The Independent made several unsuccessful attempts to speak with the Sheraton’s J-1 employees to confirm what was posted online. In mid-September, a young man answered the door to his room at the Ocean Park Inn but declined to answer questions. After that, no one else answered the door.
On Sept. 16, Hasan Safaraliyev, one of the Sheraton’s J-1s, spoke briefly with a reporter as he walked back to the room following a shift at the hotel. Most of the students staying in the room at Ocean Park Inn had already gone home, he said, and he was set to return to Azerbaijan after his final day of work on Sept. 20.
Safaraliyev offered a reporter a brief glimpse inside the one-room unit. It was dark at the time because some of the workers were sleeping, but several bunks could be seen lining the room’s walls. Safaraliyev said he didn’t mind the arrangement.
“It was interesting,” he said, adding that there were usually only eight staying in the room at any given time. “I worked two jobs, so I just slept here.”
That same day, this reporter lodged the only complaint the health dept. received about the students’ quarters at Ocean Park with Hillary Greenberg-Lemos, Eastham’s director of health and environment, and also informed Building Commissioner Post of the situation.
Post and Health Inspector Susan Barker then made two attempts to look inside the two rooms on Sept. 17, according to Barker. No one responded to their knocks, however, and the curtains to the rooms were shut, blocking their view of the interior.
Inspections in April
In her report, Barker wrote that she would discuss “property occupation” with the Sheraton’s management before the 2025 season. Post said he had not been to the property since the annual preseason inspection done at all the hotels. The complaint filed by this newspaper “was the first I heard of the situation,” he said.
Patel did not respond to requests for comment for this story, but Connell sent a statement by email: “Ocean Park Inn offers a variety of rooms with double, triple, quadruple occupancy as well as larger apartment style rooms. We comply with all local, state and federal health codes and guidelines.”
The Chatham Bars Inn leased blocks of rooms for its workers at both Seashore Park Inn in Orleans, according to that hotel’s bankruptcy filing, and at Ocean Park Inn in Eastham, according to the Eastham health agent’s report.
Chatham Bars ran hourly shuttles to pick up the employees for work and return them home when their shifts ended, according to a J-1 worker who would give only his first name, Filip.
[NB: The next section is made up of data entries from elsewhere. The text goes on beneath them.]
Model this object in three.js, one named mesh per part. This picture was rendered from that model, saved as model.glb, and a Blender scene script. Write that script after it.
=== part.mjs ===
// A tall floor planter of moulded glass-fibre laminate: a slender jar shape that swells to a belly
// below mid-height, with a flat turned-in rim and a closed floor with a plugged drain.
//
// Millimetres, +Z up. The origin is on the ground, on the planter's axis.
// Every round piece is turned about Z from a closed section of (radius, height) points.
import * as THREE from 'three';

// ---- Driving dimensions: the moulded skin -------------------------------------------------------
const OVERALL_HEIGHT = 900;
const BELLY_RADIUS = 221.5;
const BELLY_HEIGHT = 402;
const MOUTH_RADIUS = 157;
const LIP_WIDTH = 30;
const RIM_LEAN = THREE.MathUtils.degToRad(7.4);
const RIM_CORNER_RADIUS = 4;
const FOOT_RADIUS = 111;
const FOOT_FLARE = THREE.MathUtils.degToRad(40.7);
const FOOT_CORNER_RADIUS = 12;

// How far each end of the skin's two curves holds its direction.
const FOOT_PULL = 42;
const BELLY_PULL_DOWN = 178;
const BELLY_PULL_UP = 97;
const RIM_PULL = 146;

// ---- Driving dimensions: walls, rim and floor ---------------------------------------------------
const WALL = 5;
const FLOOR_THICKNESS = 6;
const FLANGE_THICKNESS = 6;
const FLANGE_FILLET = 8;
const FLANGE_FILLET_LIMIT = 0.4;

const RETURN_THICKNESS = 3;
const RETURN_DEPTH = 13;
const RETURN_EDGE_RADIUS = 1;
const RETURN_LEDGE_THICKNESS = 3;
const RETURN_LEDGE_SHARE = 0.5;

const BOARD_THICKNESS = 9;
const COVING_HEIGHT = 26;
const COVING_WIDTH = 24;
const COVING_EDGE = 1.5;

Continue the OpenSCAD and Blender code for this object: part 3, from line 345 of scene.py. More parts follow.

He said he worked for Chatham Bars and lived at Ocean Park Inn this summer.
But while the Sheraton’s workers were packed into two rooms, the Chatham Bars employees lived two to a room at both motels. Crowding was not the problem, said Filip, although the condition of the room was not good.
Filip knew things could be worse. He said his fellow workers who stayed at Seashore Park Inn in Orleans told him that they were without power for two days during the summer because the motel owner had failed to pay his electric bill.
The Chatham Bars workers each were charged $150 to $175 weekly at both motels for their accommodations, Filip said. He doesn’t plan to return. “It’s too expensive,” he said.
It is unclear whether the Sheraton’s own J-1 employees paid weekly rent. Safaraliyev said he paid $100 his first week but made no payments after that. Connell did not respond to an email request for the information.
Niedzwiecki said the creation of a tourism district could open the way to new approaches to workforce housing. Creating large blocks of seasonal workforce housing with professional management to oversee it would relieve some of the pressure, he said, and might ensure better conditions.
“Employers don’t want to be landlords,” Niedzwiecki said. “If we can relieve them of the management of it, it might be better for everybody.”